As I’m sure you are aware, over the last week and a half, U.S. stocks have taken a massive hit. The reason we are told, is that the widely followed and frequently indicative forex and Treasury markets are both suggesting that inflation fears are growing. It is understandable if all the potential ramifications of that elude you as inflation was last a real problem back when Reagan was President, but most know that it involves higher prices of goods and commodities. So, logically speaking, inflation fears should be pushing oil higher, right? Wrong.

(Click to enlarge)

As you can see from the above chart for WTI futures (CL), the U.S. benchmark crude contract has instead dropped around ten percent from the highs, following the stock market lower. If you think about it, though, that shouldn’t be a surprise. Stocks, like commodities should also logically trade higher on inflation expectations, but they are collapsing too, so something else must be going on. In fact, it is not one thing, but several things that make this seemingly counterintuitive move perfectly understandable.

First and foremost, what the stock market is reacting to is not the prospect of inflation per se; it is the prospect of the response to the prospect of inflation. Part of the reason that inflation has not really been an issue in the U.S. since the days of big hair and disco is that the Federal Reserve Bank has become a lot better at seeing the warning signs of rising prices and taking preemptive action when they appear. The first part of that action is to increase interest rates, and it is the prospect of that that has markets spooked.

Following a recession of historic proportions, America, indeed the world, has been in a long, drawn out period of recovery, with low but consistent growth encouraged by ultra-low rates.
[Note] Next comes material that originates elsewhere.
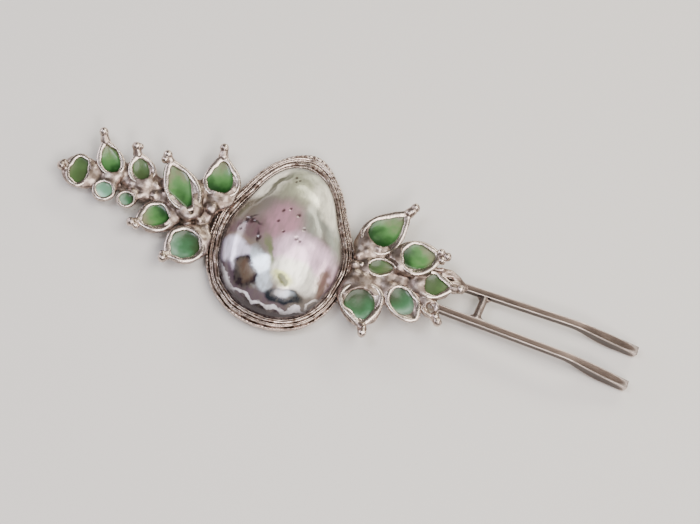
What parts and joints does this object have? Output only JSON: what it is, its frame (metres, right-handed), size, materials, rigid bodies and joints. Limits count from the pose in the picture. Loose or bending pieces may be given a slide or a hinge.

As the U.S. steadies at what looks like full employment, though, and prices start to edge up, we should be coming to the point where the policies that have facilitated that steady growth are gradually reversed. The problem however, as is so often the case, comes from politicians.

The passing of a budget that offers massive spending increases to go alongside the tax bill that blew a huge hole in government revenue makes sense only as a cynical, foolish attempt to grab votes. In case you think that I am making a partisan point here, I am not. The Democrats pushing for even more spending after bleating about deficits as the…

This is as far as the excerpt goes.